I wanted to wait until today to address President Obama's announcement on Monday that he is declaring April "National Financial Capability Month". I held off because we all know that Monday was April First--and that it's a great day for practical jokes. And an administration that has run up the national debt to $16-TRILLION is now going to teach people how to budget their money would certainly qualify as a whopper of a joke. But since there was no retraction with a wink and a grin yesterday, the declaration is apparently legit.
I immediately assumed the "Financial Capability" recommendations would be "Do everything the exact opposite of what we have been doing the last four years." Namely, basing your budget on what you actually make--rather than making out a wish list of things you "want" (under the auspices of saying it's something that is a "need")--and then scrambling for ways to pay (or not pay) for them. The President could also tell Americans not to borrow 60% of what they spend--which is the only way the government is paying its bills right now. And then there is the recommendation not to take on commitments that promise to add even more debt in the future (say, like trying to pay for everyone's health care for the next few decades.)
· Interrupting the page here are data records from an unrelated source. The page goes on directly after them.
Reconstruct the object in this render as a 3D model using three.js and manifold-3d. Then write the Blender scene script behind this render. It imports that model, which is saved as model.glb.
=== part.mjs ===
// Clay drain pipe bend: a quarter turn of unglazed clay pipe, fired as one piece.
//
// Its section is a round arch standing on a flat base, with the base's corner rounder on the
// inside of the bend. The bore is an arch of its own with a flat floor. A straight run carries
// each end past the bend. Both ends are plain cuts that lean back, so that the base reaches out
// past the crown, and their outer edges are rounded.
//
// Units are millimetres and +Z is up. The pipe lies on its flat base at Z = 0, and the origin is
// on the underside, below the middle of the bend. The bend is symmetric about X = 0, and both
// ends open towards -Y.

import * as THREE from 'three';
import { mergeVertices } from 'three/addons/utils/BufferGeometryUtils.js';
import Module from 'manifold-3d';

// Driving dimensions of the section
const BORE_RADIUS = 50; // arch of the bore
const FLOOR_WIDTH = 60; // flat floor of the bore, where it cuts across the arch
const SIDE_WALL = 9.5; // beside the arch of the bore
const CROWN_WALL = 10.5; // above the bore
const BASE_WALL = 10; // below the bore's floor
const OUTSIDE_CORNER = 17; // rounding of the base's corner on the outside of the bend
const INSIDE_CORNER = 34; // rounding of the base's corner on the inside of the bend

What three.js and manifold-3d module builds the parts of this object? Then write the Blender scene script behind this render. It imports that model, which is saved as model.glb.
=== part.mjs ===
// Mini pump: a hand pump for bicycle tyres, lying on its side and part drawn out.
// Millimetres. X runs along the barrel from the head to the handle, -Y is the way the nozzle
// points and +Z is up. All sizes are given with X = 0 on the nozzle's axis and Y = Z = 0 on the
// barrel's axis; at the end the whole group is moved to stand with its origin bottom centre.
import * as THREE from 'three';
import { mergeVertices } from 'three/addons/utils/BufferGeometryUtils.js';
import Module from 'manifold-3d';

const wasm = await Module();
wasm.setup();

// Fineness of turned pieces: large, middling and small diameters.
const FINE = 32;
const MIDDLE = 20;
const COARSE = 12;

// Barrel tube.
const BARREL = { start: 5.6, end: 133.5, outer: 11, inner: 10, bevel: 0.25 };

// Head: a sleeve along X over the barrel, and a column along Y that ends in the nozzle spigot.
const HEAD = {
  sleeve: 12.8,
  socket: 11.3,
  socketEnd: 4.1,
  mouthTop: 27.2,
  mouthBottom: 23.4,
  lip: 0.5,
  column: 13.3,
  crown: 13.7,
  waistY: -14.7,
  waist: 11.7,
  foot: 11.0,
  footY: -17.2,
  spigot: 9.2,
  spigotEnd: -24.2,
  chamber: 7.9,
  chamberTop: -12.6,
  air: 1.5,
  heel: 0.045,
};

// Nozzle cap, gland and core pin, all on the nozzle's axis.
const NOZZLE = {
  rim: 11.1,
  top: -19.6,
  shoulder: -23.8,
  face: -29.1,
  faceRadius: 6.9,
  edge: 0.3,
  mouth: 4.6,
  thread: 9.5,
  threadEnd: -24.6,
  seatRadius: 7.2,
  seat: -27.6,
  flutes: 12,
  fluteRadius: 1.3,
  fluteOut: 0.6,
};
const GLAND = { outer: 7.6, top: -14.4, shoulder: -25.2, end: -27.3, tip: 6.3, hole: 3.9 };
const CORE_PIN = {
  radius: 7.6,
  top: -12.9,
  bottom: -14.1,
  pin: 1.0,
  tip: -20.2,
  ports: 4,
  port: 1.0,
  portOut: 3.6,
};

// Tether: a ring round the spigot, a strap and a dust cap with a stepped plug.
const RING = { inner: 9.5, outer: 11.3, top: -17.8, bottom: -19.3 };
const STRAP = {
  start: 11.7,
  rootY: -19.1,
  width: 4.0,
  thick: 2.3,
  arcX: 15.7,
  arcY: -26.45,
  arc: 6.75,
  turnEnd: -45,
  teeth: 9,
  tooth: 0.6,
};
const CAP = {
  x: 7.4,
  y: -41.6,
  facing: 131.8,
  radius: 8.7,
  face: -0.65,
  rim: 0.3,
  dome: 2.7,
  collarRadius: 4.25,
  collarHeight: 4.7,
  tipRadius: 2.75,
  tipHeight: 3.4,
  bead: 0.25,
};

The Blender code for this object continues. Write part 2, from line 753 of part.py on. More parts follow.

Actually, the President's proclamation didn't detail any specific ways it was going to teach everyone how to budget. There are some links to previously posted websites with very general (and very sketchy) financial advice. The first bad sign is a link to a Federal Reserve site (again, not the best example of financial responsibility} with advice on how to manage your credit cards. If you are properly budgeting, you shouldn't need to use your credit cards ever again--BECAUSE YOU WON'T BE SPENDING ANY MONEY YOU DON'T HAVE!! If they wanted to send people somewhere to really learn how to budget, they might want to try www.daveramsey.com
Regardless of the means or efforts the Obama Administration employs to get Americans to better manage their money, it will still require a sea change in the attitudes of today's younger generations. These are twenty and thirty-somethings that never heard "NO" growing up--they were special and they "deserved" to have everything! They still live with Mom and Dad, are still on their parents health insurance and are even still on their parents cell phone plans. They sincerely believe that anything they want they should get--either with someone else paying for it--or with good old Uncle Sam footing the bill. To willingly deny themselves material goods and pleasurable experiences just because they don't have the cash at this moment will be uncharted territory for them.
You know, they didn't get the name the "Entitlement Generation" by just sitting around and having stuff handed to them. Oh wait. I...I guess they did.